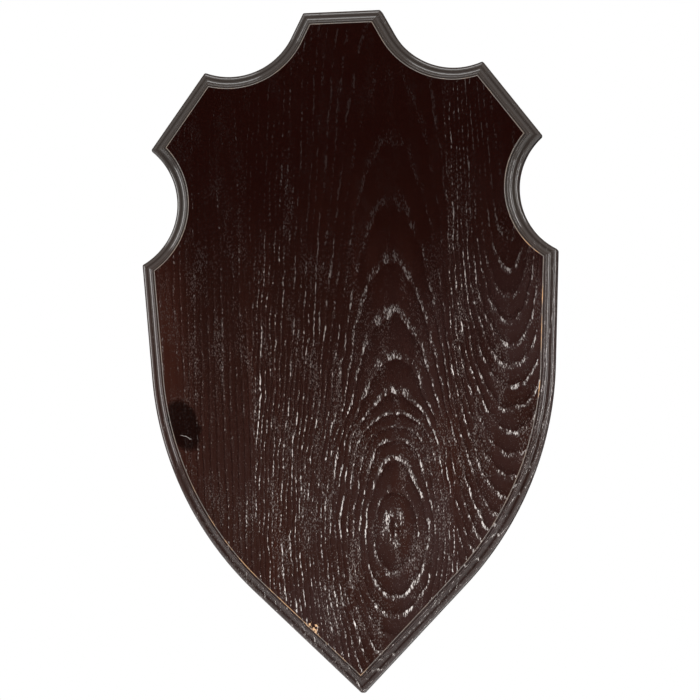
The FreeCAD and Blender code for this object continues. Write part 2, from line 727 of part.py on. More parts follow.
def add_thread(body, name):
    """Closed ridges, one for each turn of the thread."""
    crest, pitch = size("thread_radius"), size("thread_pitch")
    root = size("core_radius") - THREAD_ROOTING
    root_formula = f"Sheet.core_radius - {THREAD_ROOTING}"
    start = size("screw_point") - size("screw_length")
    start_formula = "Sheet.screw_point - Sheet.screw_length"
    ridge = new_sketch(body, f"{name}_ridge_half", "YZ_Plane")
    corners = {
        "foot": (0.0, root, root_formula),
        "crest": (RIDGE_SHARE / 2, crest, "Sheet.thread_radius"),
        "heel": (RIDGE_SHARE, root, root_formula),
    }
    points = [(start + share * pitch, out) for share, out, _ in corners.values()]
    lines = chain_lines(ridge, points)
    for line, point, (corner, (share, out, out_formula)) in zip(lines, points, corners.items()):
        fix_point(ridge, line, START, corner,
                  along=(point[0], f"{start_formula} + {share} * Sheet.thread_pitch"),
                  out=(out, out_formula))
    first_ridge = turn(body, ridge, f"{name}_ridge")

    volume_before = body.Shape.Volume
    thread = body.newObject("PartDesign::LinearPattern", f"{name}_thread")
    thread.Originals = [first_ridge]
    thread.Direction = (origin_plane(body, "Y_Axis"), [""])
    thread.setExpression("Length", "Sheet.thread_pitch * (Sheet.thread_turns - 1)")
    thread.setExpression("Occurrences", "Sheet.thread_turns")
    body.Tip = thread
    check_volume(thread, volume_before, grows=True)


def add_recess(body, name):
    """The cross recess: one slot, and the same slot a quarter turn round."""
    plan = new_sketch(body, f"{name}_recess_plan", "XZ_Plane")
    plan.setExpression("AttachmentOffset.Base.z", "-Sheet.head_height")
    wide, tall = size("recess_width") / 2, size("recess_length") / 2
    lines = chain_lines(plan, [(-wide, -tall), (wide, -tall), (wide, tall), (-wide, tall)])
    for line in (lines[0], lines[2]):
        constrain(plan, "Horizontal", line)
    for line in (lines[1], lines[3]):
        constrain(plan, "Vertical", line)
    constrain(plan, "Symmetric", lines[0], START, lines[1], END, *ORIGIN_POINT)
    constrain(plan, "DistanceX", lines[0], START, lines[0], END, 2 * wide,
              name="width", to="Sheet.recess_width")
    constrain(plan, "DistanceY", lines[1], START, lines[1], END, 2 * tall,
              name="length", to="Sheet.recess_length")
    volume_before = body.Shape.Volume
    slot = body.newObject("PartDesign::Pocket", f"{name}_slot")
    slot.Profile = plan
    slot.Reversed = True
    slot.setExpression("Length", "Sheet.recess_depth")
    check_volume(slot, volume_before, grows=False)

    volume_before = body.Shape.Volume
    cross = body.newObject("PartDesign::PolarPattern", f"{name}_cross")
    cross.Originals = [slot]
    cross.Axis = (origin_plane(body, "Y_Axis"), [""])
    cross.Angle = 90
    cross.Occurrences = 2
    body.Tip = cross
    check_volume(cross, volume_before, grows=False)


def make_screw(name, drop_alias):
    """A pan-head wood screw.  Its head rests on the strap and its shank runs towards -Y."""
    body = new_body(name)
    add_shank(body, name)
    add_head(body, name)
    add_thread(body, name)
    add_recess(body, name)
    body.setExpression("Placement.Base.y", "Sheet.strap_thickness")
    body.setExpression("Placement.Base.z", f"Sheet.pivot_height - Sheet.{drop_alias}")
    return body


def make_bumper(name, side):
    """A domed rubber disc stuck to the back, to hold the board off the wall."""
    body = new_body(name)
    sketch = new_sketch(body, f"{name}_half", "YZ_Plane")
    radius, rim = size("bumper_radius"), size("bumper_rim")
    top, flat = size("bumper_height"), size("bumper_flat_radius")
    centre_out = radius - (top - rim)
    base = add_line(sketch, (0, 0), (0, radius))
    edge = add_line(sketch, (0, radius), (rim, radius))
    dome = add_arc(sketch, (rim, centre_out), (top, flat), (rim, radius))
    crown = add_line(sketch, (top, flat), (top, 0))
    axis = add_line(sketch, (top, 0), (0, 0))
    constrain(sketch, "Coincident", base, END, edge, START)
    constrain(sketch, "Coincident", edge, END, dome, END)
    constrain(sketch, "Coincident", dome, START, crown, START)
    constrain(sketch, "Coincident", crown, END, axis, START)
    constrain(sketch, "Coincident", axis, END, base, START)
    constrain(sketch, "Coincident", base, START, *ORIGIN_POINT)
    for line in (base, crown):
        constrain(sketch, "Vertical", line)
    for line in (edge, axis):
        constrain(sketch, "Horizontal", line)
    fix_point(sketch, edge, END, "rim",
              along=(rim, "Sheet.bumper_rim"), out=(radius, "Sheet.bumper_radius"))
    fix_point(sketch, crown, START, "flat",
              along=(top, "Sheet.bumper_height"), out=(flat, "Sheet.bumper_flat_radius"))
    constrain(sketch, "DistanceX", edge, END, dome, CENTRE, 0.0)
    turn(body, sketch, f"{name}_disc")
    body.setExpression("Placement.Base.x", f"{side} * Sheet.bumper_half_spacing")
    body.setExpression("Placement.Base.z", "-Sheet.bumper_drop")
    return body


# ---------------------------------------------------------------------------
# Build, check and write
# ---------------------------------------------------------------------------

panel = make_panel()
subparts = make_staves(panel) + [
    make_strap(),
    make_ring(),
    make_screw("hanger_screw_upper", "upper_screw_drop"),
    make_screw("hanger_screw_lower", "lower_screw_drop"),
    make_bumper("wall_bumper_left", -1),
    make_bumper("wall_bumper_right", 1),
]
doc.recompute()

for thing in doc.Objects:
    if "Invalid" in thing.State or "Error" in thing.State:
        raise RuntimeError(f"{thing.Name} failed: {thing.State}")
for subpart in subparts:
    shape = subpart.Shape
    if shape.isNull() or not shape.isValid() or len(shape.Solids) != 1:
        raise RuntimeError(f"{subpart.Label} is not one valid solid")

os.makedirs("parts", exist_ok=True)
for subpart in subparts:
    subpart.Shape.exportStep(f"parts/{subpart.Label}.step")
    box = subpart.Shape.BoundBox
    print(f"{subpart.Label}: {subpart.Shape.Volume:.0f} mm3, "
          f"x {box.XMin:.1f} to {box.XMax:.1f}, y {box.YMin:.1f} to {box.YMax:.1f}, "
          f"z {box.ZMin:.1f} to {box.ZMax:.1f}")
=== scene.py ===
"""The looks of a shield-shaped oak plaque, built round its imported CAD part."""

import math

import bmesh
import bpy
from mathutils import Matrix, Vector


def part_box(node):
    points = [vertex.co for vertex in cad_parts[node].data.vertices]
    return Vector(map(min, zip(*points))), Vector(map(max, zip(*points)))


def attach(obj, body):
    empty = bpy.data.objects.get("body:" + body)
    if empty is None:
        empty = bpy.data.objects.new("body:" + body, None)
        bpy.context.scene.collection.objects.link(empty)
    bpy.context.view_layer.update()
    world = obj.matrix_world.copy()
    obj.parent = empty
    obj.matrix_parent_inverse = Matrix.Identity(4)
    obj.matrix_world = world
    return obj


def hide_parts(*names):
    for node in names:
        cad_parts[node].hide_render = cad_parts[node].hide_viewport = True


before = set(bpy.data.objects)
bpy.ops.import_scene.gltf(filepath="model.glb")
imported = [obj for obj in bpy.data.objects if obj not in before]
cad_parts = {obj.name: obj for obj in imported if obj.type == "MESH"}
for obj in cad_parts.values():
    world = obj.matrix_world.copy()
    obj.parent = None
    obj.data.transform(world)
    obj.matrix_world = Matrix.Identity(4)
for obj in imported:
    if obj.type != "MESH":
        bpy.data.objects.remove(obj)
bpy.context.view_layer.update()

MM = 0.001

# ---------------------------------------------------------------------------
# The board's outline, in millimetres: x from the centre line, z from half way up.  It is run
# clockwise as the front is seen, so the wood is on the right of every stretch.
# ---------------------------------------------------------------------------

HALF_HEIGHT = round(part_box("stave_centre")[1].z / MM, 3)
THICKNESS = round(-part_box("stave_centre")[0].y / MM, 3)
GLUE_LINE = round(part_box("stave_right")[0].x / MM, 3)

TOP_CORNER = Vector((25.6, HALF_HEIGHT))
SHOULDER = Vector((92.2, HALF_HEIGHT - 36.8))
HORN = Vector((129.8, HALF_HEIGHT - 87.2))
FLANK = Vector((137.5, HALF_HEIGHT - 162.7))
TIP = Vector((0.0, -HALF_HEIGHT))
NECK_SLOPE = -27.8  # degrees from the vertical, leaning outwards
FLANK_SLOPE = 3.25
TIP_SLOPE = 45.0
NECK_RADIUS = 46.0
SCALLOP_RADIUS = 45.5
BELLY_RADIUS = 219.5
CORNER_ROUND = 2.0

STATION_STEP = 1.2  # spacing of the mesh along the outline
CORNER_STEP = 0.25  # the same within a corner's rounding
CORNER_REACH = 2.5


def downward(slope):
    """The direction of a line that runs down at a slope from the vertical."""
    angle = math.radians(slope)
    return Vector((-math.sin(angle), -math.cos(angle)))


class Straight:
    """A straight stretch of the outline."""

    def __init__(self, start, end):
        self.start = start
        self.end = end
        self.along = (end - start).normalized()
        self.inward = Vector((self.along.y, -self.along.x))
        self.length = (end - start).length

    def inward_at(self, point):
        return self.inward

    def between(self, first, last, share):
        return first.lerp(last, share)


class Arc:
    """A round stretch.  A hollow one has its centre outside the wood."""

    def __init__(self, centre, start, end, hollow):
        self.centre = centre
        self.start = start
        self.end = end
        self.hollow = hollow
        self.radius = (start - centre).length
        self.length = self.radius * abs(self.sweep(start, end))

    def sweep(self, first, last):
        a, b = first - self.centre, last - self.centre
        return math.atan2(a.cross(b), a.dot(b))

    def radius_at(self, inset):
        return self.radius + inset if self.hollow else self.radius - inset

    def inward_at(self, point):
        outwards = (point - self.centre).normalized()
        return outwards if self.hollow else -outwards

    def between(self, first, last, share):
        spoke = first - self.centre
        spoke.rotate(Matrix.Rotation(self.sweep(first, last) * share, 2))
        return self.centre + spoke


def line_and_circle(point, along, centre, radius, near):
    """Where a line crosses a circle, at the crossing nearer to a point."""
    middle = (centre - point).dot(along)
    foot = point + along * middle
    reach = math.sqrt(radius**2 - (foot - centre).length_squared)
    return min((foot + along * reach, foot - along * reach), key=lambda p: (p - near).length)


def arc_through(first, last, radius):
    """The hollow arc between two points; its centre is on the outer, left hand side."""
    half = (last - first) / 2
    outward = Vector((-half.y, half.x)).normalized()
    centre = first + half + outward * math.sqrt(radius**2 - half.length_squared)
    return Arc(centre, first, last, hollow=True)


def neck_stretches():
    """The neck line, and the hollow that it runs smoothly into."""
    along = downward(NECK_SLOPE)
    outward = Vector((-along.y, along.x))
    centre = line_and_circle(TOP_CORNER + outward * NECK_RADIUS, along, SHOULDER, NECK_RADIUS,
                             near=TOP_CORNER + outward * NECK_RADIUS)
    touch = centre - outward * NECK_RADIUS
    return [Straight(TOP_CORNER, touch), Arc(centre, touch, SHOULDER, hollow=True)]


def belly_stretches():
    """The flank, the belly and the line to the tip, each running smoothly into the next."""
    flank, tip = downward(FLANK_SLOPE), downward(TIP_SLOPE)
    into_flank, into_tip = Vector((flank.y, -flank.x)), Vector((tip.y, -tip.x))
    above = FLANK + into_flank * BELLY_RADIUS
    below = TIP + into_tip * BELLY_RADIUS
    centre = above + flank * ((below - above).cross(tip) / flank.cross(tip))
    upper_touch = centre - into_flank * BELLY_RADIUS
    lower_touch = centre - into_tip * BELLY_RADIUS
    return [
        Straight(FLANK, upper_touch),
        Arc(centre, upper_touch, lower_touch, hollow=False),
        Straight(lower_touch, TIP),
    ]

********

| What you will do |
Reproduce the lines exactly, from the line that contains "panel = make_panel()" through the line that contains "before = set(bpy.data.objects)", and nothing more.

| Task result |
panel = make_panel()
subparts = make_staves(panel) + [
    make_strap(),
    make_ring(),
    make_screw("hanger_screw_upper", "upper_screw_drop"),
    make_screw("hanger_screw_lower", "lower_screw_drop"),
    make_bumper("wall_bumper_left", -1),
    make_bumper("wall_bumper_right", 1),
]
doc.recompute()

for thing in doc.Objects:
    if "Invalid" in thing.State or "Error" in thing.State:
        raise RuntimeError(f"{thing.Name} failed: {thing.State}")
for subpart in subparts:
    shape = subpart.Shape
    if shape.isNull() or not shape.isValid() or len(shape.Solids) != 1:
        raise RuntimeError(f"{subpart.Label} is not one valid solid")

os.makedirs("parts", exist_ok=True)
for subpart in subparts:
    subpart.Shape.exportStep(f"parts/{subpart.Label}.step")
    box = subpart.Shape.BoundBox
    print(f"{subpart.Label}: {subpart.Shape.Volume:.0f} mm3, "
          f"x {box.XMin:.1f} to {box.XMax:.1f}, y {box.YMin:.1f} to {box.YMax:.1f}, "
          f"z {box.ZMin:.1f} to {box.ZMax:.1f}")
=== scene.py ===
"""The looks of a shield-shaped oak plaque, built round its imported CAD part."""

import math

import bmesh
import bpy
from mathutils import Matrix, Vector


def part_box(node):
    points = [vertex.co for vertex in cad_parts[node].data.vertices]
    return Vector(map(min, zip(*points))), Vector(map(max, zip(*points)))


def attach(obj, body):
    empty = bpy.data.objects.get("body:" + body)
    if empty is None:
        empty = bpy.data.objects.new("body:" + body, None)
        bpy.context.scene.collection.objects.link(empty)
    bpy.context.view_layer.update()
    world = obj.matrix_world.copy()
    obj.parent = empty
    obj.matrix_parent_inverse = Matrix.Identity(4)
    obj.matrix_world = world
    return obj


def hide_parts(*names):
    for node in names:
        cad_parts[node].hide_render = cad_parts[node].hide_viewport = True


before = set(bpy.data.objects)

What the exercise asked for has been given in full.